* **The task**
Output all lines exactly, with nothing added or dropped.
━━ Supplied data
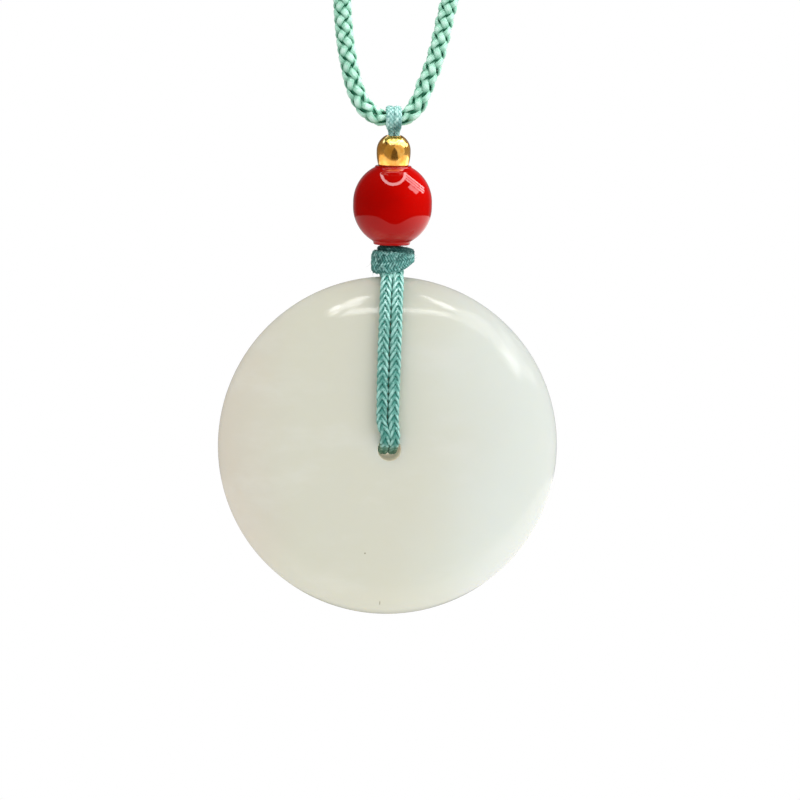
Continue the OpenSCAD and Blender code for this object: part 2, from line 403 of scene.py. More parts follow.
def jadeFinish(look, disc):
    material, tree, shader = freshMaterial("jade")
    place = addNode(tree, "ShaderNodeTexCoord").outputs["Object"]
    clouds = noise(tree, place, look["cloudScale"], 3.0, 0.55)
    veils = noise(tree, place, look["veilScale"], 4.0, 0.6, (1, 1, 2.2))
    axes = addNode(tree, "ShaderNodeSeparateXYZ")
    plug(tree, axes.inputs[0], place)
    # Painted light: the stone is warmer at the far left and paler and cooler towards the right, the side
    # that takes more light; the clouds make the change wander
    drift = calc(tree, "MULTIPLY", calc(tree, "SUBTRACT", clouds, 0.5), look["wander"])
    side = calc(tree, "ADD", calc(tree, "DIVIDE", axes.outputs[0], disc["radius"]), drift)
    leftX = look["leftX"]
    colour = tint(tree, rgb(look["left"]), look["middle"], side, leftX, leftX + look["leftRun"])
    colour = tint(tree, colour, look["right"], side, 0.0, look["rightX"])
    colour = tint(tree, colour, look["milk"], veils, 0.45, 0.8, look["veils"])
    pit = onFront(tree, place, disc, disc["pit"], (disc["pitR"], disc["pitR"]))
    nick = onFront(tree, place, disc, disc["nick"], disc["nickSize"])
    flaws = calc(tree, "MAXIMUM", pit, nick)
    # The drilled hole is left unpolished
    fromMiddle = vectorCalc(tree, "SUBTRACT", place, tuple(discAt))
    fromAxis = vectorCalc(tree, "LENGTH", vectorCalc(tree, "MULTIPLY", fromMiddle, (1, 0, 1)))
    bore = span(tree, fromAxis, disc["holeR"] + disc["lipR"] / 2, disc["holeR"])
    colour = blendColour(tree, bore, colour, rgb(look["bore"]))
    plug(tree, shader.inputs["Base Color"], blendColour(tree, flaws, colour, rgb(look["flaw"])))
    polished = span(tree, veils, 0.2, 0.8, look["gloss"], look["gloss"] + 0.04)
    plug(tree, shader.inputs["Roughness"], span(tree, bore, 0, 1, polished, look["boreGloss"]))
    plug(tree, shader.inputs["IOR"], look["ior"])
    # Painted glow: the wall of the hole gives off light of its own
    plug(tree, shader.inputs["Emission Color"], blendColour(tree, bore, (0, 0, 0, 1), rgb(look["boreGlow"])))
    plug(tree, shader.inputs["Emission Strength"], 1.0)
    plug(tree, shader.inputs["Subsurface Weight"], look["glow"])
    plug(tree, shader.inputs["Subsurface Radius"], look["glowSpread"])
    plug(tree, shader.inputs["Subsurface Scale"], look["glowDepth"])
    rippled = bump(tree, noise(tree, place, 60.0, 1.0), 0.03, 0.2 * mm)
    plug(tree, shader.inputs["Normal"], bump(tree, flaws, -0.5, 0.05 * mm, rippled))
    return material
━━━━
* **Task answer**
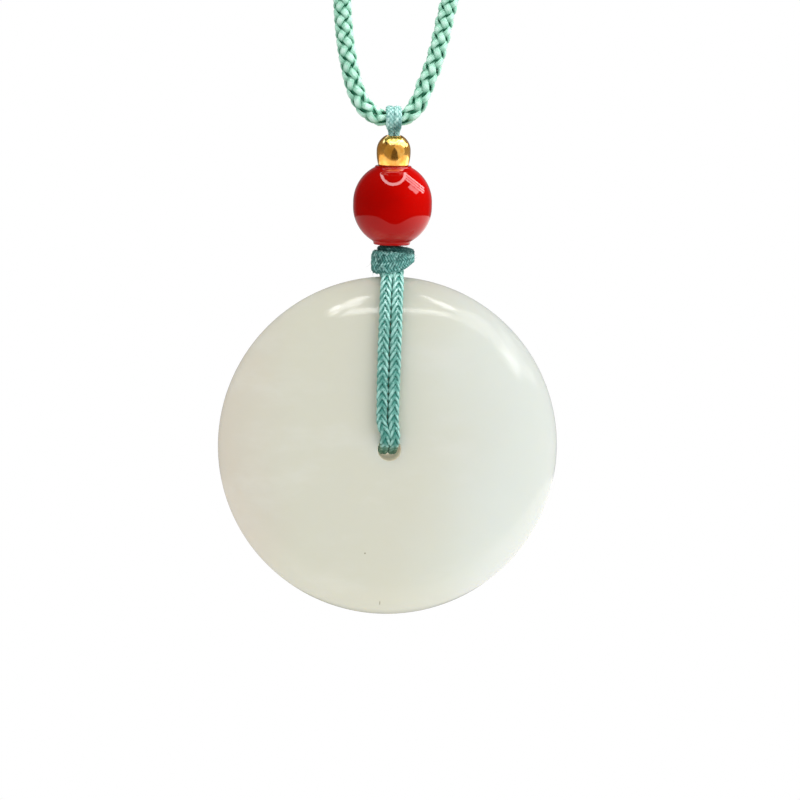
Continue the OpenSCAD and Blender code for this object: part 2, from line 403 of scene.py. More parts follow.
def jadeFinish(look, disc):
    material, tree, shader = freshMaterial("jade")
    place = addNode(tree, "ShaderNodeTexCoord").outputs["Object"]
    clouds = noise(tree, place, look["cloudScale"], 3.0, 0.55)
    veils = noise(tree, place, look["veilScale"], 4.0, 0.6, (1, 1, 2.2))
    axes = addNode(tree, "ShaderNodeSeparateXYZ")
    plug(tree, axes.inputs[0], place)
    # Painted light: the stone is warmer at the far left and paler and cooler towards the right, the side
    # that takes more light; the clouds make the change wander
    drift = calc(tree, "MULTIPLY", calc(tree, "SUBTRACT", clouds, 0.5), look["wander"])
    side = calc(tree, "ADD", calc(tree, "DIVIDE", axes.outputs[0], disc["radius"]), drift)
    leftX = look["leftX"]
    colour = tint(tree, rgb(look["left"]), look["middle"], side, leftX, leftX + look["leftRun"])
    colour = tint(tree, colour, look["right"], side, 0.0, look["rightX"])
    colour = tint(tree, colour, look["milk"], veils, 0.45, 0.8, look["veils"])
    pit = onFront(tree, place, disc, disc["pit"], (disc["pitR"], disc["pitR"]))
    nick = onFront(tree, place, disc, disc["nick"], disc["nickSize"])
    flaws = calc(tree, "MAXIMUM", pit, nick)
    # The drilled hole is left unpolished
    fromMiddle = vectorCalc(tree, "SUBTRACT", place, tuple(discAt))
    fromAxis = vectorCalc(tree, "LENGTH", vectorCalc(tree, "MULTIPLY", fromMiddle, (1, 0, 1)))
    bore = span(tree, fromAxis, disc["holeR"] + disc["lipR"] / 2, disc["holeR"])
    colour = blendColour(tree, bore, colour, rgb(look["bore"]))
    plug(tree, shader.inputs["Base Color"], blendColour(tree, flaws, colour, rgb(look["flaw"])))
    polished = span(tree, veils, 0.2, 0.8, look["gloss"], look["gloss"] + 0.04)
    plug(tree, shader.inputs["Roughness"], span(tree, bore, 0, 1, polished, look["boreGloss"]))
    plug(tree, shader.inputs["IOR"], look["ior"])
    # Painted glow: the wall of the hole gives off light of its own
    plug(tree, shader.inputs["Emission Color"], blendColour(tree, bore, (0, 0, 0, 1), rgb(look["boreGlow"])))
    plug(tree, shader.inputs["Emission Strength"], 1.0)
    plug(tree, shader.inputs["Subsurface Weight"], look["glow"])
    plug(tree, shader.inputs["Subsurface Radius"], look["glowSpread"])
    plug(tree, shader.inputs["Subsurface Scale"], look["glowDepth"])
    rippled = bump(tree, noise(tree, place, 60.0, 1.0), 0.03, 0.2 * mm)
    plug(tree, shader.inputs["Normal"], bump(tree, flaws, -0.5, 0.05 * mm, rippled))
    return material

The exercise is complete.